US Consumers. It is unclear where or when the next generation of lower-priced EVs may emerge now that Chinese-produced vehicles will be more expensive for US consumers. The tariffs are likely to impact both selling price and EV adoption rates in the US. BCG research suggests that 70% of US consumers are considering buying an electric vehicle, but that future EV adopters expect both lower prices and increased performance and charging capabilities.

China’s EV and Battery Manufacturers. Multiple avenues for growth exist beyond the home market given the competitiveness and scale of Chinese automakers and battery producers. Several players have facilities in Europe and the US that they could further scale, and local partners with whom they could extend licensing arrangements. There are also options for China’s original equipment manufacturers (OEMs) to double-down on emerging EV markets, including Southeast Asia and the Middle East. And some of China’s EV OEMs are establishing a manufacturing presence in Mexico as a means of reaching Latin American markets and serving North American markets indirectly. However, this move could lead to more action on United States-Mexico-Canada Agreement (USMCA) trade policies in due course.

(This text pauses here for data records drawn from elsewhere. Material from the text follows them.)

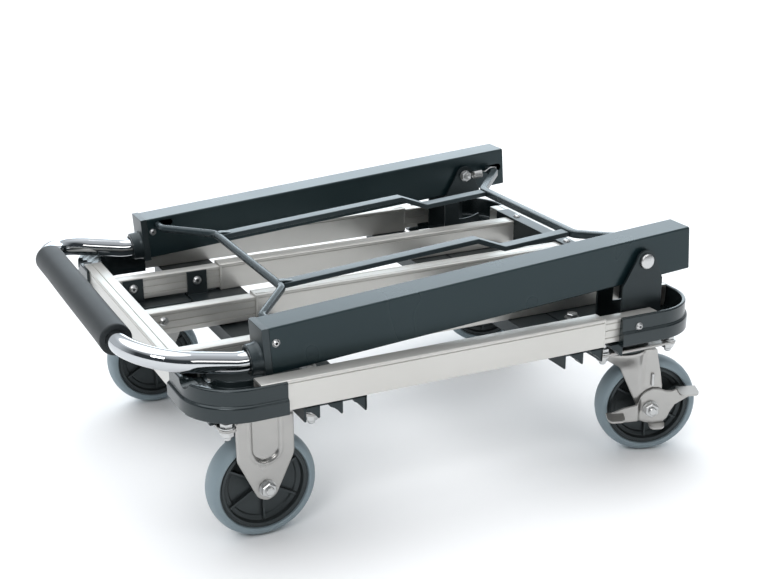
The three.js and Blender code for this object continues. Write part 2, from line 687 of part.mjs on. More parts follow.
// Release frame: two bent rods and the links between them.
function bentRod(u, w, setback, r, name) {
  const tip = UPRIGHT.y - UPRIGHT.w / 2 + 9;
  const at = (a, y) => new THREE.Vector3(a, y, w);
  const corners = [
    at(u, -tip),
    at(u, -176),
    at(u + setback, -112),
    at(u + setback, 112),
    at(u, 176),
    at(u, tip),
  ];
  add(name, bar(new StationPath(corners, [14, 22, 22, 14], 4), r, 6), "darkSteel", ONTO_SLOPE);
}
bentRod(RELEASE_U, RELEASE_W, ROD_SETBACK.release, RELEASE_R, "release_rod");
bentRod(LOCK_U, 0, ROD_SETBACK.lock, LOCK_R, "lock_bar");

for (const [side, s] of SIDES) {
  const start = RELEASE_U + ROD_SETBACK.release + RELEASE_R + GAP;
  const end = LOCK_U + ROD_SETBACK.lock - LOCK_R - GAP;
  const half = LINK.t / 2;
  const outline = polygon([
    [start, RELEASE_W - half],
    [LINK.kinkFrom, RELEASE_W - half],
    [LINK.kinkTo, -half],
    [end, -half],
    [end, half],
    [LINK.kinkTo + half / 2, half],
    [LINK.kinkFrom + half / 2, RELEASE_W + half],
    [start, RELEASE_W + half],
  ]);
  const strip = plateXZ(outline, [s * LINK.y - LINK.w / 2, s * LINK.y + LINK.w / 2]);
  add(`release_link_${side}`, strip, "darkSteel", ONTO_SLOPE);

  // Return spring between the pivot bolt and the lock bar.
  const from = 9.5;
  const to = LOCK_U - LOCK_R - GAP;
  const geometry = new THREE.CylinderGeometry(4, 4, to - from, 12);
  geometry.rotateZ(Math.PI / 2);
  geometry.translate((from + to) / 2, s * (BRACKET.inner - 4.4), 0);
  add(`lock_spring_${side}`, toSolid(geometry), "zinc", ONTO_SLOPE);
}

export default group;
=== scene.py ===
"""Folding platform cart: the looks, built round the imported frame.

Metres. +Z up, +X towards the swivel casters and the handle's pivots, +Y the cart's left side.
Handle pieces are drawn as (u, y, w): u along the folded uprights from the pivot, w square to them, upwards.
"""
import json
import math

import bmesh
import bpy
from mathutils import Euler, Matrix, Vector


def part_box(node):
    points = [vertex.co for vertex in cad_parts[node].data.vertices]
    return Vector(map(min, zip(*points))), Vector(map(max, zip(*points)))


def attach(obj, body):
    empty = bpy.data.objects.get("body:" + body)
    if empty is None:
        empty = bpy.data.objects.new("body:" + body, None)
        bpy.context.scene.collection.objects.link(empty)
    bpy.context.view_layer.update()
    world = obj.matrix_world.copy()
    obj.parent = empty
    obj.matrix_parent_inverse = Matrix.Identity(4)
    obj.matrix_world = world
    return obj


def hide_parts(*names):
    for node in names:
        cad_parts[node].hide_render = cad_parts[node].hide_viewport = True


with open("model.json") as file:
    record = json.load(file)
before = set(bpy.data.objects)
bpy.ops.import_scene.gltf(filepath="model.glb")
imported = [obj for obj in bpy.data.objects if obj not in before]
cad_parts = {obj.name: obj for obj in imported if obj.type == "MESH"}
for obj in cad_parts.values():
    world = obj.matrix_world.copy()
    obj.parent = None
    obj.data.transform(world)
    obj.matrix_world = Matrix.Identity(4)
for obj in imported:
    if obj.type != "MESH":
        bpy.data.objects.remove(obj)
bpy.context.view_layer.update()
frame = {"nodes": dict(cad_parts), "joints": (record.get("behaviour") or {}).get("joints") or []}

# ---------------------------------------------------------------- sizes shared by several pieces
SIDES = (("left", 1), ("right", -1))
JOINT = {j["name"]: j for j in frame["joints"]}
PIVOT = Vector(JOINT["handle_fold"]["pos_m"])
DRAW = Vector(JOINT["handle_extend"]["axis"])  # the way the loop draws out
SLOPE = math.atan2(-DRAW.z, -DRAW.x)
SLOPE_UP = Vector((-math.sin(SLOPE), 0, math.cos(SLOPE)))

UPRIGHT_Y = 0.215
UPRIGHT_END = -0.467  # u of the uprights' open ends
LEG_DROP = 0.0118
LEG_R = 0.0115
LOOP_KINK_U = -0.497
LOOP_REACH = 0.112
LOOP_RISE = math.radians(15)
LOOP_BEND_R = 0.063
LOOP_KINK_R = 0.070
CROSS_U = LOOP_KINK_U - LOOP_REACH * math.cos(LOOP_RISE)
CROSS_W = -LEG_DROP + LOOP_REACH * math.sin(LOOP_RISE)

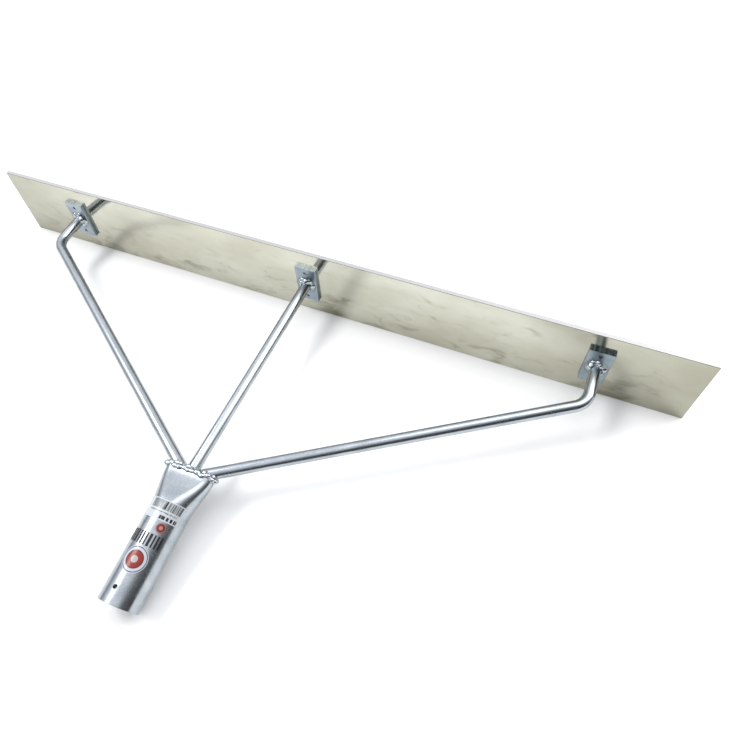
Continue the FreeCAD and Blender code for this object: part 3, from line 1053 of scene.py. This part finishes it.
@dataclass
class Studio:
    """Floor, soft lights and camera."""

    paper: bpy.types.Material
    floor_size: float = 30.0
    wall_colour: str = "#f8faff"
    ceiling: float = 1.3
    low_wall: float = 0.2
    backdrop: float = 0.9
    dark_share: float = 0.1
    dark_corner: Vector = field(default_factory=lambda: Vector((0.74, -0.60, 0.25)))
    # Each light's name, middle and size in metres, and power in watts.
    lights: tuple = (("key", (-1.8, -0.3, 2.65), (0.9, 1.4), 54.0),
                     ("overhead", (0.9, 0.9, 2.4), (2.6, 1.6), 22.0),
                     ("window", (2.0, 1.5, 1.6), (1.5, 1.5), 20.0))
    aim: Vector = field(default_factory=lambda: Vector((0.0, -0.2, 0.05)))
    camera_place: Vector = field(default_factory=lambda: Vector((0.3020, -0.4758, 0.6216)))
    heading: float = math.radians(25.21)
    pitch: float = math.radians(54.14)
    roll: float = math.radians(-3.25)
    lens: float = 28.42

    def build(self) -> None:
        """Build the whole set."""
        self.lay_floor()
        for name, place, size, power in self.lights:
            self.light(name, Vector(place), size, power)
        self.light_room()
        bpy.context.scene.view_settings.view_transform = "Standard"
        self.place_camera()

    def light_room(self) -> None:
        """Light the set with a pale room: a glowing ceiling, one dark corner and dimmer low walls."""
        world = bpy.data.worlds.new("studio")
        world.use_nodes = True
        background = world.node_tree.nodes["Background"]
        background.inputs["Color"].default_value = linear(self.wall_colour)
        sight = add_node(world, "TexCoord").outputs["Generated"]
        corner = self.dark_corner.normalized()
        facing = add_node(world, "VectorMath", {0: sight, 1: corner}, operation="DOT_PRODUCT")
        shade = add_node(world, "MapRange", {"Value": facing.outputs["Value"], "From Min": 0.35,
                                             "From Max": 0.9}, interpolation_type="SMOOTHSTEP")
        height = add_node(world, "SeparateXYZ", {0: sight}).outputs["Z"]
        # The dark corner stops below the ceiling.
        wall = add_node(world, "MapRange", {"Value": height, "From Min": 0.7, "From Max": 1.15,
                                            "To Min": 1.0 - self.dark_share, "To Max": 0.0},
                        interpolation_type="SMOOTHSTEP")
        dark = add_node(world, "Math", {0: shade, 1: wall}, operation="MULTIPLY")
        open_side = add_node(world, "Math", {0: 1.0, 1: dark}, operation="SUBTRACT")
        glow = add_node(world, "MapRange", {"Value": height, "From Min": -0.1, "From Max": 0.75,
                                            "To Min": self.low_wall, "To Max": self.ceiling},
                        interpolation_type="SMOOTHSTEP")
        strength = add_node(world, "Math", {0: open_side, 1: glow}, operation="MULTIPLY")
        # Seen directly, the room is one pale backdrop.
        direct = add_node(world, "LightPath").outputs["Is Camera Ray"]
        seen = add_node(world, "MapRange", {"Value": direct, "To Min": strength, "To Max": self.backdrop})
        link(world, seen.outputs[0], background.inputs["Strength"])
        bpy.context.scene.world = world

    def lay_floor(self) -> None:
        """Lay the paper floor at the height that the tool rests on."""
        shape = bmesh.new()
        bmesh.ops.create_grid(shape, x_segments=1, y_segments=1, size=self.floor_size / 2,
                              matrix=Matrix.Translation(Vector((0, 0, CAD_BOX[0][2]))))
        mesh = bpy.data.meshes.new("floor")
        shape.to_mesh(mesh)
        shape.free()
        floor = bpy.data.objects.new("floor", mesh)
        bpy.context.collection.objects.link(floor)
        mesh.materials.append(self.paper)

    def light(self, name: str, place: Vector, size: tuple[float, float], power: float) -> None:
        """Hang one soft light that points at the tool.

        Args:
            name: The light's name.
            place: Its middle.
            size: Its width, and its length, which lies as nearly as it can along Y.
            power: Its power in watts.
        """
        lamp = bpy.data.lights.new(name, "AREA")
        lamp.shape = "RECTANGLE"
        lamp.size, lamp.size_y = size
        lamp.energy = power
        holder = bpy.data.objects.new(name, lamp)
        bpy.context.collection.objects.link(holder)
        away = (place - self.aim).normalized()
        across = Vector((0.0, 1.0, 0.0)).cross(away).normalized()
        turn = Matrix((across, away.cross(across), away)).transposed().to_4x4()
        holder.matrix_world = Matrix.Translation(place) @ turn

    def place_camera(self) -> None:
        """Place the camera and make it the scene's."""
        camera_data = bpy.data.cameras.new("camera")
        camera_data.lens = self.lens
        camera_data.sensor_width = 36.0
        camera = bpy.data.objects.new("camera", camera_data)
        bpy.context.collection.objects.link(camera)
        flat = math.cos(self.pitch)
        sight = Vector((-flat * math.sin(self.heading), flat * math.cos(self.heading),
                        -math.sin(self.pitch)))
        level = sight.to_track_quat("-Z", "Y")
        tilted = level @ Quaternion((0, 0, 1), self.roll)
        camera.matrix_world = Matrix.Translation(self.camera_place) @ tilted.to_matrix().to_4x4()
        bpy.context.scene.camera = camera


def main() -> None:
    """Build every piece and the studio, in order."""
    logging.basicConfig(level=logging.INFO, format="%(name)s %(message)s")
    holder = Holder()
    rod_zinc = BrightZinc("zinc_rod").build()
    tube_zinc = BrightZinc("zinc_tube", patch=18.0).build()
    screw_zinc = BrightZinc("zinc_screw", "#8f959c", "#6d737a", patch=4.0).build()
    weld_zinc = BrightZinc("weld_bead", "#c9cfd4", "#aab2b9", 0.11, 0.19, 3.0, 0.003).build()
    BladeAndScrews(MillAluminium().build(), screw_zinc).build()
    Plates(SawnZincPlate().build()).build()
    Rods(holder, rod_zinc).build()
    Socket(holder, tube_zinc).build()
    Welds(holder, weld_zinc).build()
    dot = RingedFilm("red_label", ((0.0, "#a37a74"), (0.40, "#6f1811"), (0.84, "#a7847f"),
                                   (0.92, "#6f1811")))
    badge = RingedFilm("badge_label", ((0.0, "#a69f9d"), (0.26, "#822014"), (0.60, "#56110a"),
                                       (0.68, "#b6bac2"), (0.88, "#181f2e"), (0.94, "#b6bac2")))
    Labels(holder, StripedFilm().build(), PrintedFilm("black_label", "#0b0b0d", 0.5).build(), dot.build(),
           badge.build()).build()
    Studio(StudioPaper().build()).build()


if __name__ == "__main__":
    main()
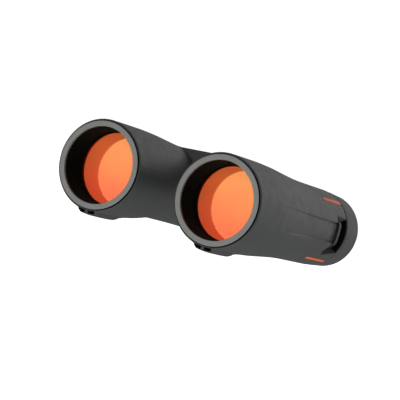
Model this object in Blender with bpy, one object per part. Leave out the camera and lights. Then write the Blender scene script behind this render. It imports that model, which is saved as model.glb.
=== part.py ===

US Automakers. Once the new tariffs kick in, EVs manufactured in North America will be more cost-competitive than those imported from China. However, US OEMs should not continue with business as usual and will need to reevaluate network strategies, review strategic partnerships and refresh component cost targets. And although tariffs protect the auto industry in the shorter term, it may be counterproductive in the longer term. Protected environments can restrict healthy aspects of competition, such as encouraging uptake of the rapid product development capabilities that Chinese OEMs and suppliers have increasingly demonstrated. “The legacy US automotive sector still needs to prove it can make the e-mobility transition and not fall further behind on a global stage,” says Niese.

Wider Supply Chain. Protectionist policies will reconfigure the next investment round, including who provides the capital, where investments are made, and what financial returns are possible. Although the US industry is ramping up efforts to diversify battery supply chains, the tariffs have arrived before domestic and friend-shored capacities are well established. The EU faces a similar scenario. In the interim, costs for processed materials such as nickel sulfate or cell components such as graphite anodes will increase for US players that were importing these products. Industry players in countries such as Japan, South Korea, and Australia previously benefited from country-specific restrictions included in the Inflation Reduction Act and are again likely to witness increased demand for their products.